What is needed. Would you output the whole listing below, exactly as it reads?

Data excerpt.
▬▬▬
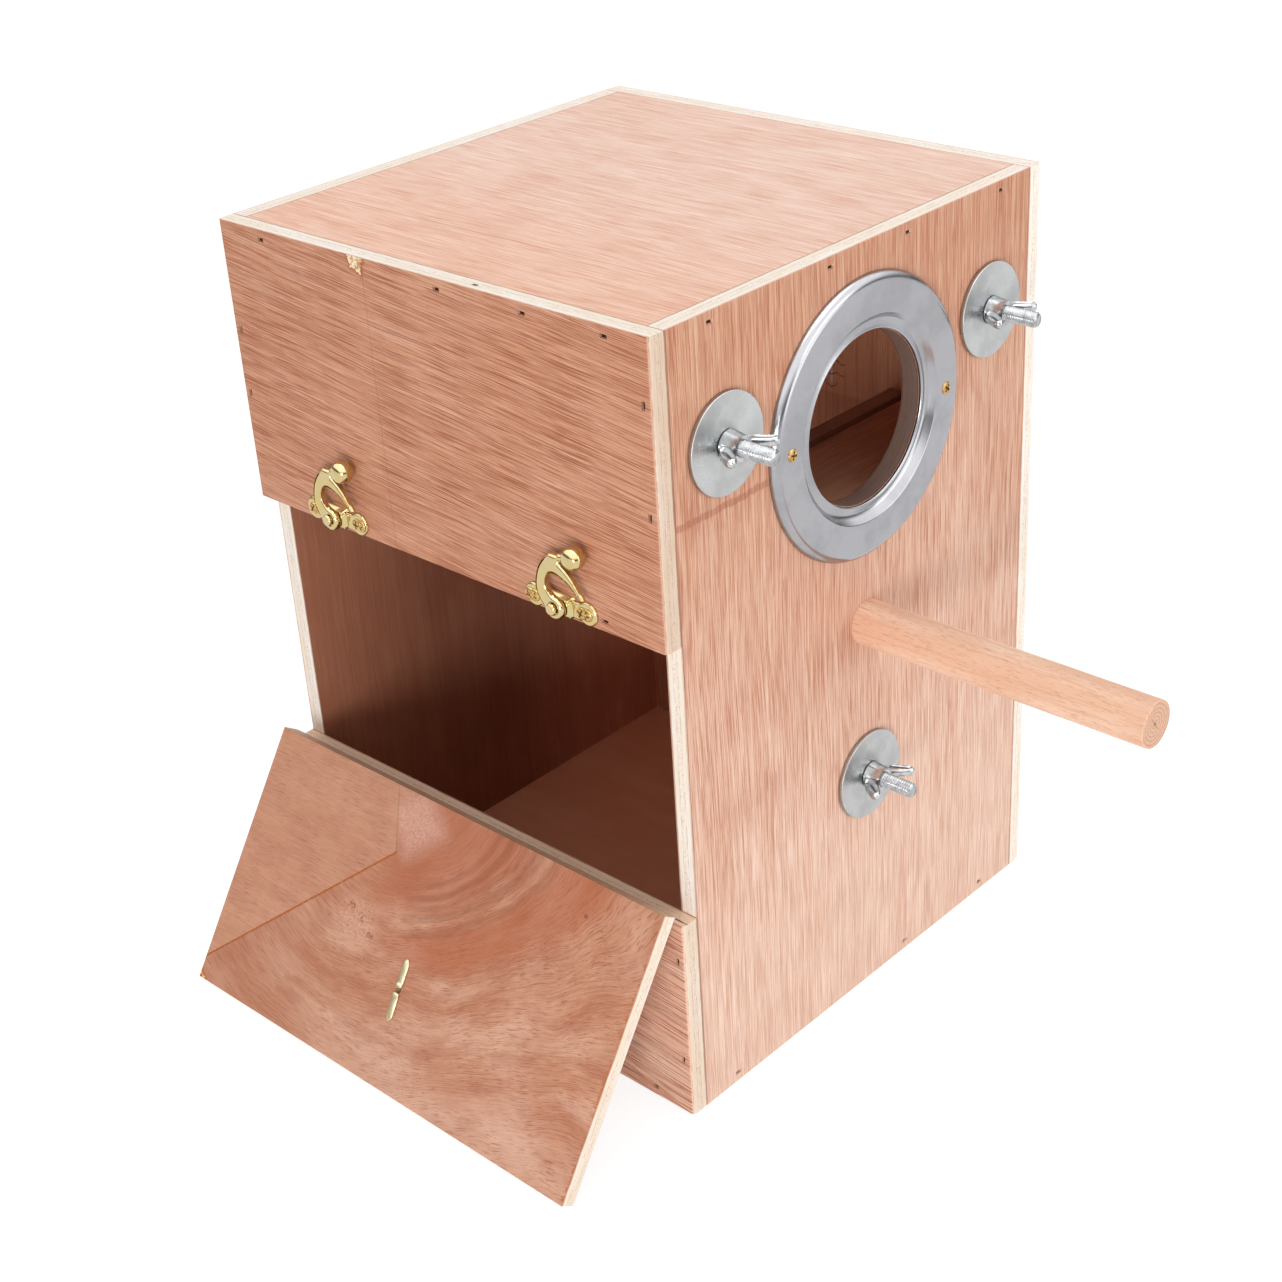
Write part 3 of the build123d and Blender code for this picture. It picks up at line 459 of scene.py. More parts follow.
def to_mesh(bm, name):
    """The mesh of a changed copy, without the normals of the shape that it was made from."""
    mesh = bpy.data.meshes.new(name)
    bm.to_mesh(mesh)
    bm.free()
    for layer in [a.name for a in mesh.attributes if a.name == "custom_normal"]:
        mesh.attributes.remove(mesh.attributes[layer])
    return mesh


def refine(node, mat, bevel=0.3, segments=2, angle=28):
    """A node's own shape again, with its arrises eased: welded, its flat faces merged, its sharp edges bevelled."""
    source = frame["nodes"][node]
    bm = bmesh.new()
    bm.from_mesh(source.data)
    bmesh.ops.remove_doubles(bm, verts=bm.verts, dist=2e-6)
    bmesh.ops.dissolve_limit(bm, angle_limit=radians(0.6), verts=bm.verts, edges=bm.edges)
    edges = [e for e in bm.edges if len(e.link_faces) == 2 and e.calc_face_angle(0) > radians(angle)]
    bmesh.ops.bevel(bm, geom=edges, offset=bevel * MM, offset_type="OFFSET", segments=segments, profile=0.5,
                    affect="EDGES", clamp_overlap=True, harden_normals=False)
    name = node + "_eased"
    return finish_piece(name, to_mesh(bm, name), mat, source["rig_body"], [node])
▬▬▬
Output.
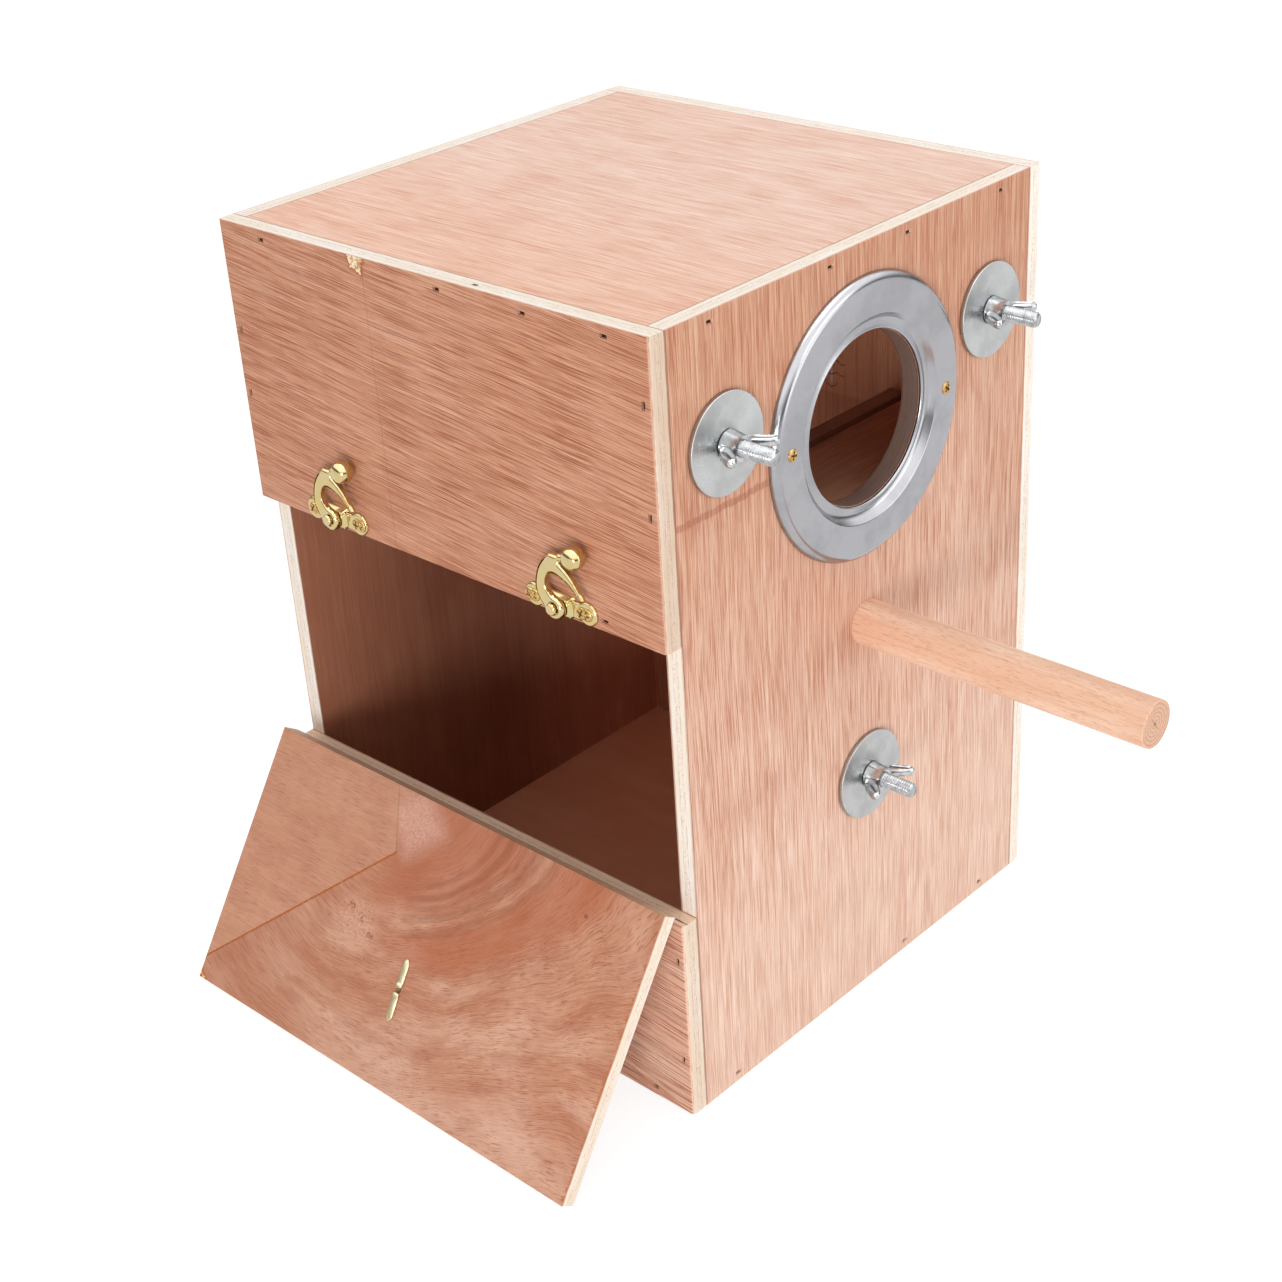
Write part 3 of the build123d and Blender code for this picture. It picks up at line 459 of scene.py. More parts follow.
def to_mesh(bm, name):
    """The mesh of a changed copy, without the normals of the shape that it was made from."""
    mesh = bpy.data.meshes.new(name)
    bm.to_mesh(mesh)
    bm.free()
    for layer in [a.name for a in mesh.attributes if a.name == "custom_normal"]:
        mesh.attributes.remove(mesh.attributes[layer])
    return mesh


def refine(node, mat, bevel=0.3, segments=2, angle=28):
    """A node's own shape again, with its arrises eased: welded, its flat faces merged, its sharp edges bevelled."""
    source = frame["nodes"][node]
    bm = bmesh.new()
    bm.from_mesh(source.data)
    bmesh.ops.remove_doubles(bm, verts=bm.verts, dist=2e-6)
    bmesh.ops.dissolve_limit(bm, angle_limit=radians(0.6), verts=bm.verts, edges=bm.edges)
    edges = [e for e in bm.edges if len(e.link_faces) == 2 and e.calc_face_angle(0) > radians(angle)]
    bmesh.ops.bevel(bm, geom=edges, offset=bevel * MM, offset_type="OFFSET", segments=segments, profile=0.5,
                    affect="EDGES", clamp_overlap=True, harden_normals=False)
    name = node + "_eased"
    return finish_piece(name, to_mesh(bm, name), mat, source["rig_body"], [node])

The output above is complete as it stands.